REQUIREMENTS → From the first line of the data below, repeat each line exactly until you reach the line with "1) + neck +"; include that line too.

SUPPLIED MATERIAL →
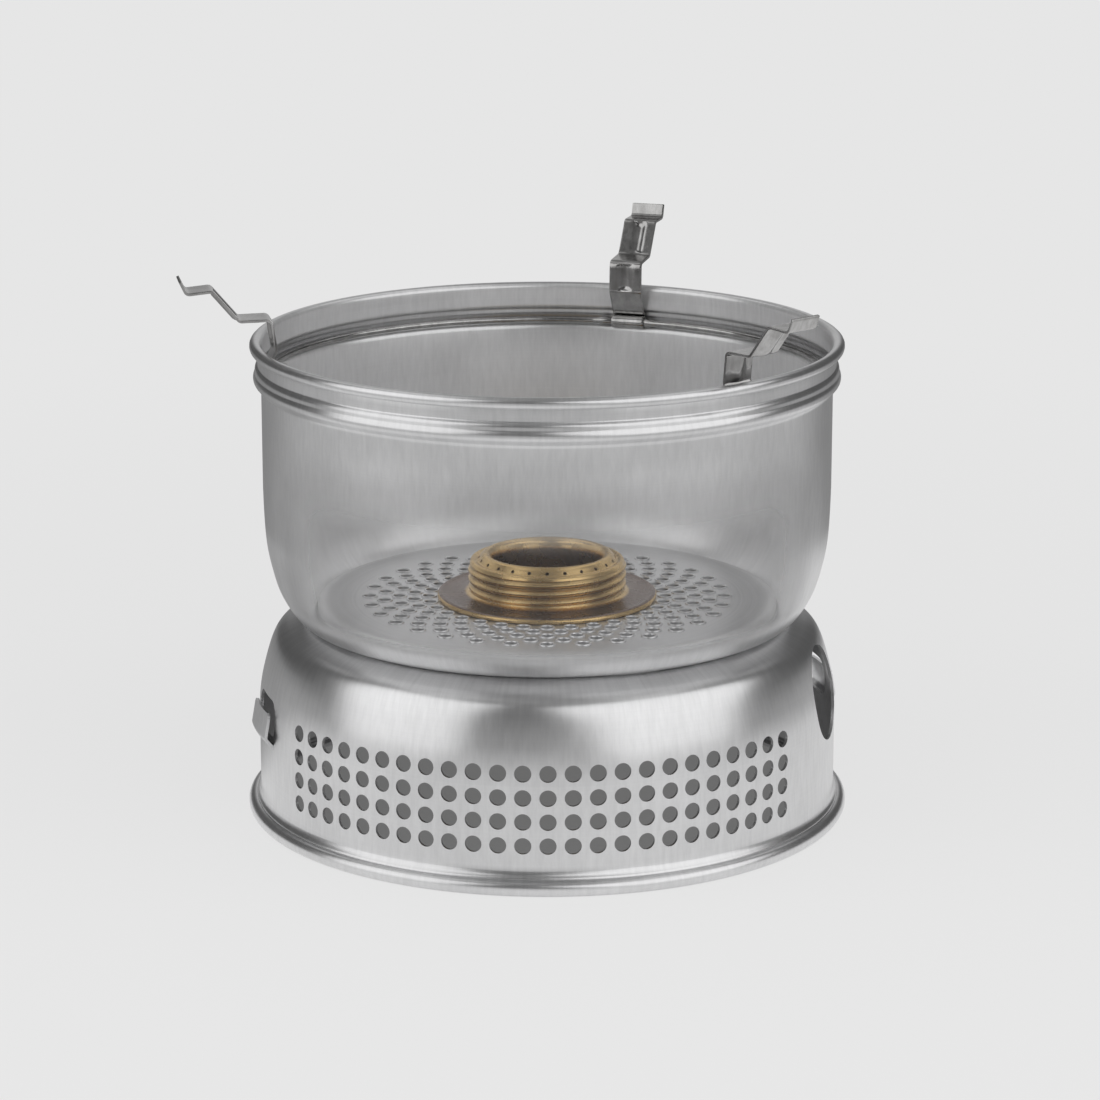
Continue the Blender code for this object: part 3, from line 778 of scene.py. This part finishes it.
def collarProfile():
    (low, high), rings = burner["threadHeights"], burner["threadRings"]
    neck = [(burner["threadRadius"], high - (high - low) * i / (rings - 1)) for i in range(rings)]
    return eased(burner["rim"], 1) + neck + eased(burner["flange"], 1)


def windThread(collar):      # the thread winds down the neck and runs out at both ends
    low, high = burner["threadHeights"]
    fadeLow, fadeHigh = burner["threadFades"]
    mesh = editing(collar)
    for vert in mesh.verts:
        x, y, height = vert.co.x - axisX, vert.co.y - axisY, vert.co.z / mm
        if low - hair < height < high + hair and math.hypot(x, y) > burner["threadInside"] * mm:
            azimuth = math.atan2(y, x) / math.tau
            turns = (height - low) / burner["threadPitch"] - azimuth - burner["threadStart"]
            fade = min(1.0, (height - low) / fadeLow, (high - height) / fadeHigh)
            depth = burner["threadDepth"] * max(0.0, fade) * math.cos(math.tau * turns)
            push = 1.0 + depth / burner["threadRadius"]
            vert.co.x, vert.co.y = axisX + x * push, axisY + y * push
    bmesh.update_edit_mesh(collar.data)
    doneEditing()


def makeCollar():
    collar = turned("burner_collar_turned", collarProfile(), burner["steps"])
    windThread(collar)
    asSheet(collar, burner["sheet"])
    jets = [(burner["jetCircle"], burner["jetHeight"], frontward, burner["jetPitch"])]
    count = burner["jets"]
    return cutWith(collar, punchRing("jets", burner["jetPunch"], jets, count, evenSweep(count)))


def makeCup():
    profile = eased(burner["cup"], 1) + burner["cupBottom"]
    return asSheet(turned("burner_cup_spun", profile, burner["steps"]), burner["sheet"])


def makeInnerWall():
    tube = asSheet(turned("burner_inner_wall_tube", burner["innerWall"], burner["steps"]), burner["sheet"])
    ports = [burner["portPlace"]]
    count = burner["ports"]
    return cutWith(tube, punchRing("ports", burner["portPunch"], ports, count, evenSweep(count)))


def makeWick():
    return turned("burner_wick_ring", burner["wick"], burner["wickSteps"])


brass = bronzedBrass("bronzed brass")
finished(makeCollar(), "burner_collar", "burner", brass)
finished(makeCup(), "burner_cup", "burner", brass)
finished(makeInnerWall(), "burner_inner_wall", "burner", brass)
finished(makeWick(), "burner_wick", "burner", wickFibre("wick fibre"))


# floor, light and camera

studio = {
    "floor": 14.0, "backdrop": 0.791, "plainLight": 0.55,
    "paint": 0.18, "paintShare": 0.15, "paintFades": (300.0, 800.0),
    # the dim floor glow inside the base's edge is a painted shadow under the base
    "paintedShadowUnderBase": 0.13, "baseEdge": (98.5, 101.0),
    "panels": {      # azimuth and elevation from the object, distance, size, brightness
        "left": (209.5, 26.0, 1.25, (1.38, 1.28), 1.0),
        "right": (321.5, 27.0, 1.25, (2.10, 1.30), 1.04),
    },
    "aim": (0.01, -0.01, 0.08),
}
surround = {      # mm; pairs of limits are where one brightness fades into the next
    "profile": [(104.0, 2.0), (360.0, 2.0), (700.0, 2.0), (1500.0, 2.0), (1500.0, 260.0), (1500.0, 900.0),
                (1500.0, 1600.0), (1400.0, 2500.0), (900.0, 2500.0), (0.0, 2500.0)],
    "radius": 1500.0, "steps": 96,
    "table": 0.50, "tableBack": 0.25, "towardsBack": (0.25, 0.85), "tableTop": (10.0, 90.0),
    "frontRise": 230.0, "frontWall": (0.75, 0.97),      # the table's light reaches higher at the front
    "nearTable": 0.74, "nearEdge": (300.0, 400.0),
    "behind": 0.42, "behindLeft": (0.74, 0.97), "diagonal": 0.7,      # darker behind, at the left
    "dark": 0.09, "back": 0.52, "backWall": (0.93, 1.0), "darkTop": (2000.0, 2500.0),
    "backDrop": 1000.0, "farWall": (0.25, 0.75),      # the dark band ends lower at the back
    "light": 0.25, "overhead": 0.48, "overheadOff": 50.0, "overheadGap": (300.0, 850.0),
    "overheadFront": (-900.0, -300.0),
}


def seenRays(start):      # 1 for rays from the camera and for those that metal or glass sends on
    path = start.node("ShaderNodeLightPath", output="Is Camera Ray")
    return path.atLeast(path.beside("Is Glossy Ray").atLeast(path.beside("Is Transmission Ray")))


def stageMaterial(name):      # a tree with nothing but its output
    material = bpy.data.materials.new(name)
    material.use_nodes = True
    tree = material.node_tree
    tree.nodes.remove(tree.nodes["Principled BSDF"])
    return material, Wire(tree)


def painted(piece, material, surface):
    surface.tree.links.new(surface.socket, surface.tree.nodes["Material Output"].inputs["Surface"])
    piece.data.materials.append(material)


def makeFloor():
    bpy.ops.object.select_all(action="DESELECT")
    bpy.ops.mesh.primitive_plane_add(size=studio["floor"], location=(0.0, 0.0, 0.0))
    floor = named(bpy.context.object, "studio_floor")
    material, start = stageMaterial("studio floor")
    radius = fromAxis(start)[3]
    share = 1.0 - radius.step(*studio["paintFades"])
    colour = share.mix(black, (studio["paint"],) * 3 + (1.0,))
    # inside the base's edge the floor's glow drops to a dim level: a painted shadow under the base
    outside = radius.step(*studio["baseEdge"])
    glow = (studio["backdrop"] - share * studio["paintShare"]) * outside
    glow = glow + (1.0 - outside) * studio["paintedShadowUnderBase"]
    paint = start.node("ShaderNodeBsdfDiffuse", None, {"Color": colour})
    light = start.node("ShaderNodeEmission", None, {"Color": white, "Strength": seenRays(start) * glow})
    painted(floor, material, start.node("ShaderNodeAddShader", None, {0: paint, 1: light}))


def makeSurround():      # the dim room round the table, which only the metal sees
    look = surround
    room = turned("studio_surround", look["profile"], look["steps"])
    material, start = stageMaterial("studio surround")
    x, y, radius, height = fromAxis(start)[1:]
    front = (0.0 - y / look["radius"]).step(*look["frontWall"])
    low = 1.0 - (height - front * look["frontRise"]).step(*look["tableTop"])
    near = 1.0 - radius.step(*look["nearEdge"])
    behind = ((y - x) * look["diagonal"] / radius).step(*look["behindLeft"]) * look["behind"]
    table = look["table"] - (y / radius).step(*look["towardsBack"]) * look["tableBack"]
    table = near * (look["nearTable"] - behind - table) + table
    dark = (y / radius).step(*look["backWall"]) * (look["back"] - look["dark"]) + look["dark"]
    far = (y / look["radius"]).step(*look["farWall"])
    high = (height + far * look["backDrop"]).step(*look["darkTop"])
    overhead = x.maths("ABSOLUTE", x + look["overheadOff"]).step(*look["overheadGap"])
    overhead = overhead * y.step(*look["overheadFront"]) * look["overhead"] + look["light"]
    strength = low * table + (1.0 - low) * ((1.0 - high) * dark + high * overhead)
    painted(room, material, start.node("ShaderNodeEmission", None, {"Color": white, "Strength": strength}))
    room.visible_camera = room.visible_diffuse = room.visible_shadow = False


def makeBackdrop():
    world = bpy.data.worlds.new("studio")
    bpy.context.scene.world = world
    world.use_nodes = True
    tree = world.node_tree
    strength = seenRays(Wire(tree)) * (studio["backdrop"] - studio["plainLight"]) + studio["plainLight"]
    tree.links.new(strength.socket, tree.nodes["Background"].inputs["Strength"])
    tree.nodes["Background"].inputs["Color"].default_value = white


def makePanels():
    aim = Vector(studio["aim"])
    for name, (azimuth, elevation, distance, size, brightness) in studio["panels"].items():
        turn, lift = math.radians(azimuth), math.radians(elevation)
        away = Vector((math.cos(turn) * math.cos(lift), math.sin(turn) * math.cos(lift), math.sin(lift)))
        light = bpy.data.lights.new(name, "AREA")
        light.shape = "RECTANGLE"
        light.size, light.size_y = size
        light.energy = math.pi * size[0] * size[1] * brightness
        panel = bpy.data.objects.new(name, light)
        bpy.context.scene.collection.objects.link(panel)
        panel.location = aim + away * distance
        panel.rotation_euler = (-away).to_track_quat("-Z", "Y").to_euler()
        panel.visible_camera = False


view = {      # metres and mm of lens, down in degrees and turn in radians
    "sensor": 36.0, "lens": 127.36, "farthest": 30.0, "place": (0.0099, -1.27902, 0.41851),
    "down": 14.5556, "turn": -0.0007664,
}


def makeCamera():
    lens = bpy.data.cameras.new("camera")
    lens.sensor_width, lens.lens, lens.clip_end = view["sensor"], view["lens"], view["farthest"]
    camera = bpy.data.objects.new("camera", lens)
    bpy.context.scene.collection.objects.link(camera)
    camera.location = view["place"]
    camera.rotation_euler = (math.radians(90.0 - view["down"]), 0.0, view["turn"])
    bpy.context.scene.camera = camera


makeFloor()
makeSurround()
makeBackdrop()
makePanels()
makeCamera()
bpy.context.scene.view_settings.view_transform = "Standard"
print("studio set")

COMPLETED EXERCISE →
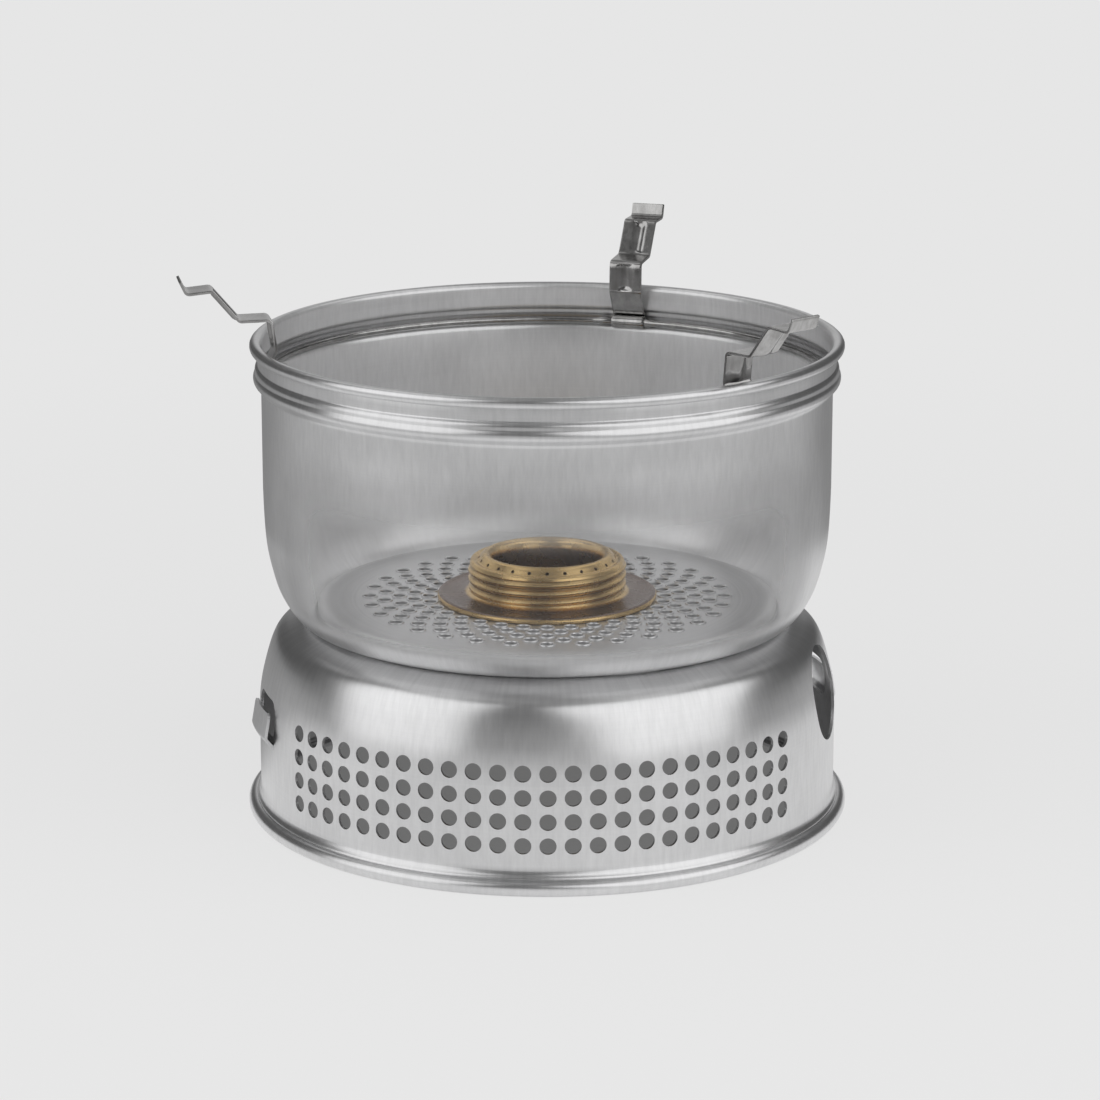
Continue the Blender code for this object: part 3, from line 778 of scene.py. This part finishes it.
def collarProfile():
    (low, high), rings = burner["threadHeights"], burner["threadRings"]
    neck = [(burner["threadRadius"], high - (high - low) * i / (rings - 1)) for i in range(rings)]
    return eased(burner["rim"], 1) + neck + eased(burner["flange"], 1)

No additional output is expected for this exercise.